As for making it easier, I guess that depends on how good you were with an N64 controller and whether you'd been playing Mario Party. :P

Kudos for reading (or skimming) through my comments and finding something to ask about.

YEAHHHHHHHHHHHHHHHHHHH! I loved Disgaea 5 but I don't have a ps2 so this could be great for me if it comes to the switch.

You don't need a ps2.

2003's Disgaea: Hour of Darkness (ps2) was re-released as 2006's Disgaea: Afternoon of Darkness (psp), then ported to Nintendo DS as 2008's Disgaea DS, and most recently appeared as 2016's Disgaea PC (windows).

Or, you could buy a ps2 disc and play it on your computer via emulation.

So, who here would rather have a new game instead of a fifth version of the first Disgaea game?

And what if people don't have or want those systems? I don't know how much it all costs, but would going you're suggested route be any more cost effective than buying a port/remake?

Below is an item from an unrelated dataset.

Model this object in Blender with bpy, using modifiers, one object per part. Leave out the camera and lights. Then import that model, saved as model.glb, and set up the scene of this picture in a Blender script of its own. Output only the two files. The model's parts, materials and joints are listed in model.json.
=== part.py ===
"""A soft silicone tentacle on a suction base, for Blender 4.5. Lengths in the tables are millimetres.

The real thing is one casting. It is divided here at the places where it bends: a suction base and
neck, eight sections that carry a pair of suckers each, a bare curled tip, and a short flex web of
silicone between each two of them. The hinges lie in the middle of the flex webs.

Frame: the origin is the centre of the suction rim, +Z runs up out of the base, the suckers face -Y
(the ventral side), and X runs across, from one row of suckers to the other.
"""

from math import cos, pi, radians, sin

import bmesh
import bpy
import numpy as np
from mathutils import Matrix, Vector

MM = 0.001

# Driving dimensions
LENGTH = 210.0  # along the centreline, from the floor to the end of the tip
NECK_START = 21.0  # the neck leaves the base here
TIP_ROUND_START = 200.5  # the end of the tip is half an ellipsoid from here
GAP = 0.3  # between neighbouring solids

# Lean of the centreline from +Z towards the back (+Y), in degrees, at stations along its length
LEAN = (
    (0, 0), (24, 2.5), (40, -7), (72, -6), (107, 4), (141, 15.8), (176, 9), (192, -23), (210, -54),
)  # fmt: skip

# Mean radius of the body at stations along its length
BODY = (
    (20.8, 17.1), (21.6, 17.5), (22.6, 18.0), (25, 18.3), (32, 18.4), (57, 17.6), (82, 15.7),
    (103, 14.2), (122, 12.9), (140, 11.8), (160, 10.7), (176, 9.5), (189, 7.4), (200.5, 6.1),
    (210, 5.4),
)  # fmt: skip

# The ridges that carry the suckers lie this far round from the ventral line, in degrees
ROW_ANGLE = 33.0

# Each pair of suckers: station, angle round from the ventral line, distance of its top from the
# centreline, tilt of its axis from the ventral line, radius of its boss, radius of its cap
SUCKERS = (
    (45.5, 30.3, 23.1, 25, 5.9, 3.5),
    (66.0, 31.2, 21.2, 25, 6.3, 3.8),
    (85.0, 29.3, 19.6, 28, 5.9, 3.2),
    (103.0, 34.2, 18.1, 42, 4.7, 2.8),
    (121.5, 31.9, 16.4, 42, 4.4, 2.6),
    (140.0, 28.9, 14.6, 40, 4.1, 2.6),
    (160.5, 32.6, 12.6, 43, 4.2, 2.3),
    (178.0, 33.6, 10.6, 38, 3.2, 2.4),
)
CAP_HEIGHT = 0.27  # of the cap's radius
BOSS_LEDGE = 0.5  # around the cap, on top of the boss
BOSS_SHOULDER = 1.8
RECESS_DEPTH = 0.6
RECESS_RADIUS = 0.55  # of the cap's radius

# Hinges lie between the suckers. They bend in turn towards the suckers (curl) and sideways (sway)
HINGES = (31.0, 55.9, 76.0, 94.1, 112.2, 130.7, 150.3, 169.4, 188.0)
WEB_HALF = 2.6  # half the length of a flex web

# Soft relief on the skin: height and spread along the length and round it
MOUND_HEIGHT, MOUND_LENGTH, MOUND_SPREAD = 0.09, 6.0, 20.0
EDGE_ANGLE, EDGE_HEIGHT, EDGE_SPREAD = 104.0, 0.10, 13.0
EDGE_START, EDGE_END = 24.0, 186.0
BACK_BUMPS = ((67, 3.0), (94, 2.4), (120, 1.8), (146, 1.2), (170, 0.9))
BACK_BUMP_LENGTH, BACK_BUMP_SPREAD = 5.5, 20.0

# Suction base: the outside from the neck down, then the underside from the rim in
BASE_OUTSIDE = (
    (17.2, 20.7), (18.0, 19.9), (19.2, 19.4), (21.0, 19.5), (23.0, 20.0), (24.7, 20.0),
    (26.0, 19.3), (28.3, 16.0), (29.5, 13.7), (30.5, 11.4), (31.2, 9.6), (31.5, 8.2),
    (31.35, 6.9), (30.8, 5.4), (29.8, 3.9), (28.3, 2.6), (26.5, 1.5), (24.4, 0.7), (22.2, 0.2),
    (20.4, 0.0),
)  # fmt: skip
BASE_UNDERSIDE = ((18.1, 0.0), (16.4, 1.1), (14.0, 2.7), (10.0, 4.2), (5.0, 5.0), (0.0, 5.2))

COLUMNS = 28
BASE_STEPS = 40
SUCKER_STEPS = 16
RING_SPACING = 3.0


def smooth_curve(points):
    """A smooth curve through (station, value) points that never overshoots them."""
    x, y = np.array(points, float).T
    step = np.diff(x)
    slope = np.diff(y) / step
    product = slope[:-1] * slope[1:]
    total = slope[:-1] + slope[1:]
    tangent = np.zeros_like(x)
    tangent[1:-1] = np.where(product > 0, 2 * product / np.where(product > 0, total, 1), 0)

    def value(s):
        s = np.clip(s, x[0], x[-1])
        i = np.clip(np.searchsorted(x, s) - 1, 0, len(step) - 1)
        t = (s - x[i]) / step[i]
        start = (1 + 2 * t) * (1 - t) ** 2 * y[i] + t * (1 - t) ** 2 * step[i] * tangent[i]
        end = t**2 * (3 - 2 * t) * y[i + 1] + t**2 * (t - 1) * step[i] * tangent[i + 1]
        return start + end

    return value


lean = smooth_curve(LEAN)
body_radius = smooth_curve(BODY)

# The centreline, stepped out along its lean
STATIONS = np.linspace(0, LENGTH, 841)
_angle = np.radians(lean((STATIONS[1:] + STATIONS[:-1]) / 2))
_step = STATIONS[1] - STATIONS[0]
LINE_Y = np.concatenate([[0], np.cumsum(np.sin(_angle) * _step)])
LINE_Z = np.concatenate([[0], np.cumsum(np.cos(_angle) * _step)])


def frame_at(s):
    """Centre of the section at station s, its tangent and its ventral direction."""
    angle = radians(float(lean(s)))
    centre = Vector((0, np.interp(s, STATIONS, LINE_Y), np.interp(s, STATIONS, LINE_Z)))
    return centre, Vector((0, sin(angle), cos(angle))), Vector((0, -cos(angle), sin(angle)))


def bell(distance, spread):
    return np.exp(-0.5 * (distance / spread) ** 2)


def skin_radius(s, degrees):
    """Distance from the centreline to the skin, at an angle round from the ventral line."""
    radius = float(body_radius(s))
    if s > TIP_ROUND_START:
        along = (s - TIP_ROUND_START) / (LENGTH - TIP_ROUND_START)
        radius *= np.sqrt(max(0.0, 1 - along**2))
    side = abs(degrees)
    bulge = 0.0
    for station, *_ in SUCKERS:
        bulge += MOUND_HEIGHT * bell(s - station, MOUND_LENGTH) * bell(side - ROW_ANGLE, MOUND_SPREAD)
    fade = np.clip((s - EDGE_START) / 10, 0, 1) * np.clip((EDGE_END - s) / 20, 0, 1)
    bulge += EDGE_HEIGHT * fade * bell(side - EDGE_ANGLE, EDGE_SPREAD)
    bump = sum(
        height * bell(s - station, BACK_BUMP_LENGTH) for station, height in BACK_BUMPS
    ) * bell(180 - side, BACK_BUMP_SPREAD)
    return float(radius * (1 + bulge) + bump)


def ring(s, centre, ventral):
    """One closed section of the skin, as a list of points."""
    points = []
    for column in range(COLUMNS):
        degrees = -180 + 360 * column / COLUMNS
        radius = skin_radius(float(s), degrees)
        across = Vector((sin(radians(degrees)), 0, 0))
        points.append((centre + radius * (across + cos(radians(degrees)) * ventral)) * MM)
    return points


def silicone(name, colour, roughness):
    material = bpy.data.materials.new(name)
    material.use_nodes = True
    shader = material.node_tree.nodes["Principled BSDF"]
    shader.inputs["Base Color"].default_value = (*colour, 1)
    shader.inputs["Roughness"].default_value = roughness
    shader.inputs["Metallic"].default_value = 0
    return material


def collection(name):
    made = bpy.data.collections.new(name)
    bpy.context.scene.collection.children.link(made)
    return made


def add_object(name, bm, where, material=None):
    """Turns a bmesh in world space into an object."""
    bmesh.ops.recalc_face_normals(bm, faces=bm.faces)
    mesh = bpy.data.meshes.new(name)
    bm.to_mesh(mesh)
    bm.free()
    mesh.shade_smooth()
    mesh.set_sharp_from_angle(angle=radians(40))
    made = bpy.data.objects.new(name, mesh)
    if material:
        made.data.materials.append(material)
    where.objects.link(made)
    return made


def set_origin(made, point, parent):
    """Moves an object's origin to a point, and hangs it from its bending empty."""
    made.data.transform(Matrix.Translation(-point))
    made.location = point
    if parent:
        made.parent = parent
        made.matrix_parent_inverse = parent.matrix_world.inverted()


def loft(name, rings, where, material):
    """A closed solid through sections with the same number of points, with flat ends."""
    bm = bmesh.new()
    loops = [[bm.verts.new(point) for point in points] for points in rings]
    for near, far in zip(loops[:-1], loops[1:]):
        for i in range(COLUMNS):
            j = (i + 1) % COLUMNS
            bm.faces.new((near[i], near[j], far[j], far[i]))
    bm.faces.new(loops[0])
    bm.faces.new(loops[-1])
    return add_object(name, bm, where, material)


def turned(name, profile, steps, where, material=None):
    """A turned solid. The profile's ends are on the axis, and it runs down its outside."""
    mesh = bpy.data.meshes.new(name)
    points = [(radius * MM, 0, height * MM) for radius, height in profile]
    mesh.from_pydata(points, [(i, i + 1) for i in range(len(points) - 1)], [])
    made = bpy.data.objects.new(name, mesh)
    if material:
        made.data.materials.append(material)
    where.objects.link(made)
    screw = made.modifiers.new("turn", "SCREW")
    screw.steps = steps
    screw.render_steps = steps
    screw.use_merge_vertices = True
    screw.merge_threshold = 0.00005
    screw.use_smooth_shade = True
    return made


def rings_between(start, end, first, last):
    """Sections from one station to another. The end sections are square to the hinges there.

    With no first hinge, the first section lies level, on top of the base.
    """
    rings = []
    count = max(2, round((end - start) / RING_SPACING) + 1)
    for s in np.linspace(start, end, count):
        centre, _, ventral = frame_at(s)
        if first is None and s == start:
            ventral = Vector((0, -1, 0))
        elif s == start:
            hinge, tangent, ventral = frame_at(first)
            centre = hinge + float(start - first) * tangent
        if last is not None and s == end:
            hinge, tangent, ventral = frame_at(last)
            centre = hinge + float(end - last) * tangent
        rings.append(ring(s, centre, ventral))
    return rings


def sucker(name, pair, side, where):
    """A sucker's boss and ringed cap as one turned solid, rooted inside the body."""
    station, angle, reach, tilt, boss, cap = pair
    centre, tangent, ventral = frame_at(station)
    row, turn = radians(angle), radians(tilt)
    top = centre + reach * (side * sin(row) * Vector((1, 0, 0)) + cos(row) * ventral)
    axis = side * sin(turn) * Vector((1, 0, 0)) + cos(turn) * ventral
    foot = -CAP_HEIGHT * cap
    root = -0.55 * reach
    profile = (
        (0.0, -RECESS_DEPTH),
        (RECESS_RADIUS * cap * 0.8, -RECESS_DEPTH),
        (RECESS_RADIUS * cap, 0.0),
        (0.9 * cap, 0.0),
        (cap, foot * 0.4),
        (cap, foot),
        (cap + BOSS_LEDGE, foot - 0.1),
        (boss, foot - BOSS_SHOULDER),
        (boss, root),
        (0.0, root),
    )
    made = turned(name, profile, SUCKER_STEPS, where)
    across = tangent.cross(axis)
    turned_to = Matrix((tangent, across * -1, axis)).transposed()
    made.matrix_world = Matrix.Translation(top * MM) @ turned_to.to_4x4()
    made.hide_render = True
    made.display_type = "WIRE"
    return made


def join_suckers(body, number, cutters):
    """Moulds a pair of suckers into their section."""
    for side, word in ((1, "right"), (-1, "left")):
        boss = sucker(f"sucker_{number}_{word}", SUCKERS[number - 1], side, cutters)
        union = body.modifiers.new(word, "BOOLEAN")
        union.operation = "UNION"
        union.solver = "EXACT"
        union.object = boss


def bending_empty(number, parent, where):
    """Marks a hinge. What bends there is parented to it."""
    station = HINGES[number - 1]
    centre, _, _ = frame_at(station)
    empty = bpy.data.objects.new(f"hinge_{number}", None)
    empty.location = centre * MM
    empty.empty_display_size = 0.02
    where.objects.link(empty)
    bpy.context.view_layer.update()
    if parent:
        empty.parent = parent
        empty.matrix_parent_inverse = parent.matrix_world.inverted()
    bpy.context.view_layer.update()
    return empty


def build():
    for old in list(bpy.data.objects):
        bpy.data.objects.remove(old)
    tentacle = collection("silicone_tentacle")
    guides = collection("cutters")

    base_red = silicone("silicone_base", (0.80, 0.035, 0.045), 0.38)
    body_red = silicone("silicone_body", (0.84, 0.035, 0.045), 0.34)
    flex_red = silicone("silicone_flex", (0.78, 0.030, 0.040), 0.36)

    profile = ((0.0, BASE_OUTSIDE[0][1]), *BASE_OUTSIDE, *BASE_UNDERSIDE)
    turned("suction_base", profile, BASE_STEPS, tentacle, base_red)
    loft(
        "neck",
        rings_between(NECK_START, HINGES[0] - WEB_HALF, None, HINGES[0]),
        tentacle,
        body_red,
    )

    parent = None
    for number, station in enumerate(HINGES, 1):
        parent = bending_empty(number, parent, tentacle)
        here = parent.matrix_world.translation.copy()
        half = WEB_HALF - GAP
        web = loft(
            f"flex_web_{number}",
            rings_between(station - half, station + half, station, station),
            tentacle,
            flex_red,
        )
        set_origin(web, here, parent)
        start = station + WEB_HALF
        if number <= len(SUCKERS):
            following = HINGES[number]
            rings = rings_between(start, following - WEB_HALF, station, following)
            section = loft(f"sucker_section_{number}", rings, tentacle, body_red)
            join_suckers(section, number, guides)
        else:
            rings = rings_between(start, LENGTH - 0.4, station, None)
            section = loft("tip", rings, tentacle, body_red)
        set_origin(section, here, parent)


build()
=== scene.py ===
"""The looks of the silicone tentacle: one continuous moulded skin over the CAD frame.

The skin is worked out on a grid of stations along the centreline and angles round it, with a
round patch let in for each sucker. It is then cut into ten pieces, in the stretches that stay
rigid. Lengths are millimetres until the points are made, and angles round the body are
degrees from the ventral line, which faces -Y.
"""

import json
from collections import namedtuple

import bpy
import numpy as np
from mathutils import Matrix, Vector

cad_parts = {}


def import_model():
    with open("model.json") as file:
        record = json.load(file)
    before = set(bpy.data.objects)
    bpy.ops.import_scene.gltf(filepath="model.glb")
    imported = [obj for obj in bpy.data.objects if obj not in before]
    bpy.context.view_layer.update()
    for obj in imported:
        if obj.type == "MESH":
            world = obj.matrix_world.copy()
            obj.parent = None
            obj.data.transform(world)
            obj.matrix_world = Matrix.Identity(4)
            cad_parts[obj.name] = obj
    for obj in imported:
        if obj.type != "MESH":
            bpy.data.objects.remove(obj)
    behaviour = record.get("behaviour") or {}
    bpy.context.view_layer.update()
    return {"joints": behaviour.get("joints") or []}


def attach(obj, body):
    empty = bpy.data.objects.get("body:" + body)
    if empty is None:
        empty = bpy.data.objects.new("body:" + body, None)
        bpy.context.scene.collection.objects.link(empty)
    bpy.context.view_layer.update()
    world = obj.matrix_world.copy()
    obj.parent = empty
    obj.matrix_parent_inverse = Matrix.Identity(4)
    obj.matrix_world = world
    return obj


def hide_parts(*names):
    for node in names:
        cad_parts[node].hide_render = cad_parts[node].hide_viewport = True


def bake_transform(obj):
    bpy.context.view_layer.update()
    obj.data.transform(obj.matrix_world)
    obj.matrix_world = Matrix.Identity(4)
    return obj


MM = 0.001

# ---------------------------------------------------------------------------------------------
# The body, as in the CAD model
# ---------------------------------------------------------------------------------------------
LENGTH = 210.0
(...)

Not to mention not everyone wants to drag out their old hardware to play an old and possibly dated game when they could have a modernized version of the game on their current system of choice.

fred duck
Thu Jan 18 18 08:36pm
(Updated 1 time)

I wasn't suggesting that ROCKYEAHH rush out and buy a ps2. However, ROCKYEAHH and other people reading this thread might own or be thinking about buying a psp, DS, or PC in future. They may not have been aware that other versions of the first game existed. I wasn't suggesting anyone run out and buy a system for that.

Old and possibly dated game? From 2016? How are they planning to modernise it?

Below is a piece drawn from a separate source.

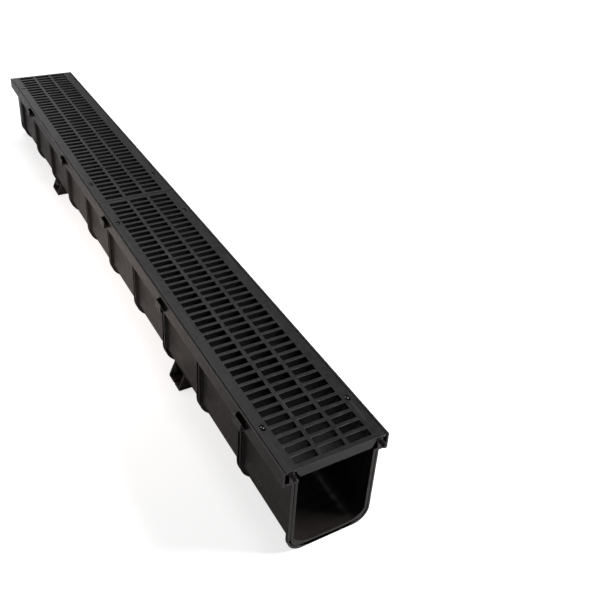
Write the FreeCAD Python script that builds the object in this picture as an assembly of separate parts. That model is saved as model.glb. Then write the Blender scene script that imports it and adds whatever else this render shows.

Old and possibly dated game? From 2016? How are they planning to modernise it?

Oh I'm sure they can find a way...

In any case, you need to remember there's a hardcore console base that wants PC games on their consoles... even if a modern PC version exists, there's going to be those who would rather have it on a modern gaming system. Same is true for console owners; just because they have an old system doesn't mean they want to play a new game (well, new to them anyways) on an older piece of hardware.

The only one of those that I have is a PC so I may play it on that. Smile And a new game would be better.